<<<<

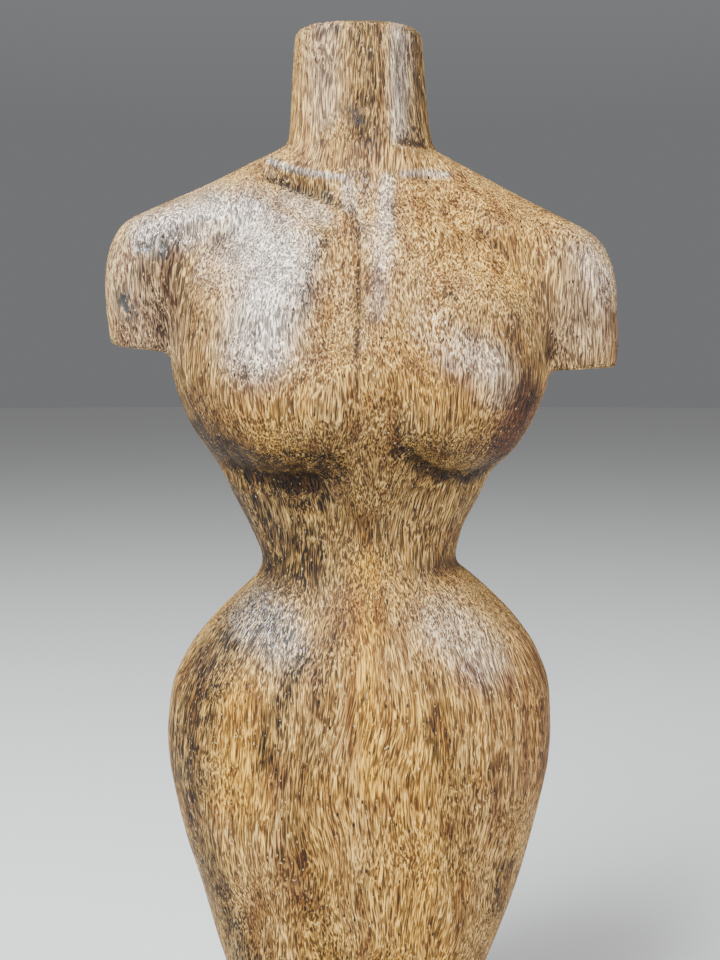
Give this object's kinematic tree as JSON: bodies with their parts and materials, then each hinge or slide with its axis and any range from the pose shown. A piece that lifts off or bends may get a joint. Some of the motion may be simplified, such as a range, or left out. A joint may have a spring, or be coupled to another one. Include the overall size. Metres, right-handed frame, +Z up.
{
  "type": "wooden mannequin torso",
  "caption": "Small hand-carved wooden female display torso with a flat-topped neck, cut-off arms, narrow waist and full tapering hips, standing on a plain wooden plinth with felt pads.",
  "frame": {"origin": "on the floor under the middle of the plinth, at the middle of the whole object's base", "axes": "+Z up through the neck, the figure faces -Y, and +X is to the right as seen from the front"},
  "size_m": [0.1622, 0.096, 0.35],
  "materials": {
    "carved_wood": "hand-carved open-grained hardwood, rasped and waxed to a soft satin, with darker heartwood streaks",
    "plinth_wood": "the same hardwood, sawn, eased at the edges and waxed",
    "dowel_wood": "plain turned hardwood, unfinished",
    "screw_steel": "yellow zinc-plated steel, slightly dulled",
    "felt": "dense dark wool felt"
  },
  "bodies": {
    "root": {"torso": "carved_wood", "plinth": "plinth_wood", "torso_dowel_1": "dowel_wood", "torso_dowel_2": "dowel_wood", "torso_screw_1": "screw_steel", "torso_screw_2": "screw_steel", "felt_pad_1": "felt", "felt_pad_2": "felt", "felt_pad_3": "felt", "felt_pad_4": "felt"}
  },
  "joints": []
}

>>>>
<<<<

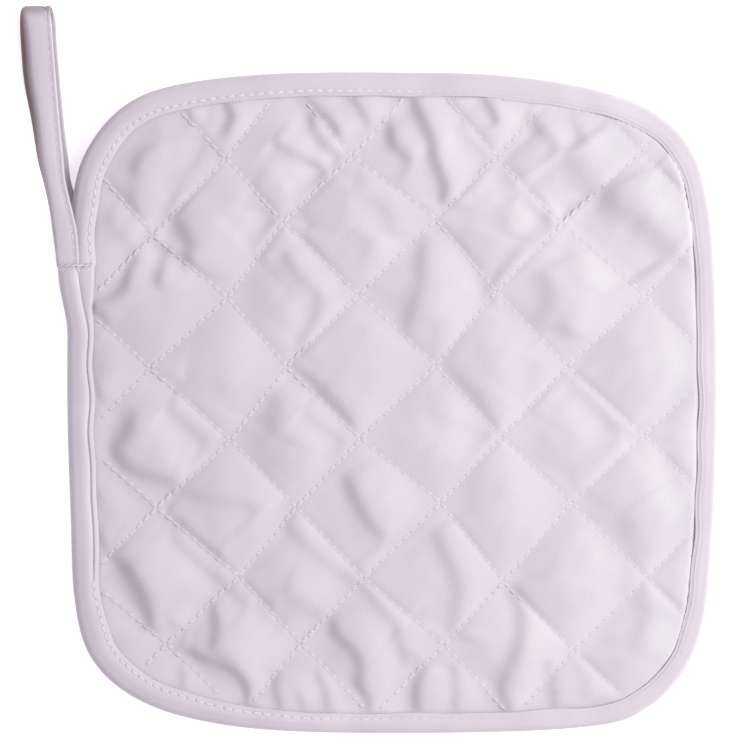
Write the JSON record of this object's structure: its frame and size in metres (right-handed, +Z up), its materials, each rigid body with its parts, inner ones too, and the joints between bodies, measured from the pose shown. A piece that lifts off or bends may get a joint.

>>>>

Find every line in the records above that contains the word "joints", and copy each one.

* **Solved exercise**
  "joints": []
Write the JSON record of this object's structure: its frame and size in metres (right-handed, +Z up), its materials, each rigid body with its parts, inner ones too, and the joints between bodies, measured from the pose shown. A piece that lifts off or bends may get a joint.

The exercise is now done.